SpaGCN: Integrating gene expression, spatial location and histology to identify spatial domains and spatially variable genes by graph convolutional network

• Published in: Nature methods Vol. 18; no. 11; pp. 1342 - 1351
• Main Authors: Hu, Jian, Li, Xiangjie, Coleman, Kyle, Schroeder, Amelia, Ma, Nan, Irwin, David J., Lee, Edward B., Shinohara, Russell T., Li, Mingyao
• Format: Journal Article
• Language: English
• Published: New York Nature Publishing Group US 01.11.2021; Nature Publishing Group
• Subjects: 631/114/2401; 631/114/2415; 631/1647/794; 631/208/212/2019; 631/61/212/2019; Algorithms; Animals; Artificial neural networks; Bioinformatics; Biological Microscopy; Biological Techniques; Biomedical and Life Sciences; Biomedical Engineering/Biotechnology; Brain - metabolism; Cluster Analysis; Computational Biology; Data analysis; Datasets; Domains; Dorsolateral Prefrontal Cortex - metabolism; Gene expression; Gene Expression Regulation; Genes; Genetic diversity; Genetic research; Histology; Humans; Life Sciences; Mice; Microenvironments; Neural networks; Neural Networks, Computer; Pancreatic Neoplasms - genetics; Pancreatic Neoplasms - pathology; Proteomics; Software; Spatial Analysis; Spatial variations; Transcriptome; Visual Cortex - metabolism; United States
• ISSN: 1548-7091; 1548-7105; 1548-7105
• DOI: 10.1038/s41592-021-01255-8

Recent advances in spatially resolved transcriptomics (SRT) technologies have enabled comprehensive characterization of gene expression patterns in the context of tissue microenvironment.

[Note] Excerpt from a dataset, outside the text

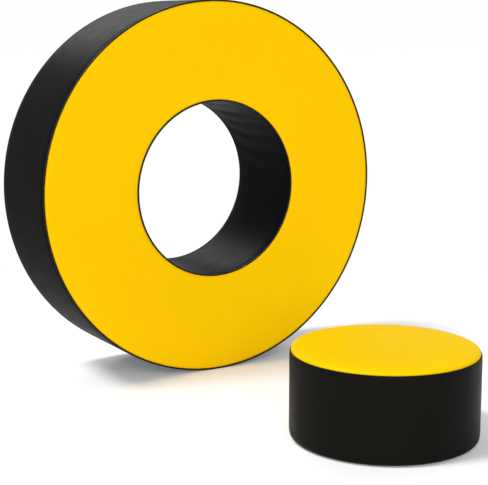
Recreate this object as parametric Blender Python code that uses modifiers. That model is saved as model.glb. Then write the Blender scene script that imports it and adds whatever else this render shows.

To elucidate spatial gene expression variation, we present SpaGCN, a graph convolutional network approach that integrates gene expression, spatial location and histology in SRT data analysis. Through graph convolution, SpaGCN aggregates gene expression of each spot from its neighboring spots, which enables the identification of spatial domains with coherent expression and histology. The subsequent domain guided differential expression (DE) analysis then detects genes with enriched expression patterns in the identified domains. Analyzing seven SRT datasets using SpaGCN, we show it can detect genes with much more enriched spatial expression patterns than competing methods. Furthermore, genes detected by SpaGCN are transferrable and can be utilized to study spatial variation of gene expression in other datasets. SpaGCN is computationally fast, platform independent, making it a desirable tool for diverse SRT studies. SpaGCN is a spatially resolved transcriptomics data analysis tool for identifying spatial domains and spatially variable genes using graph convolutional networks.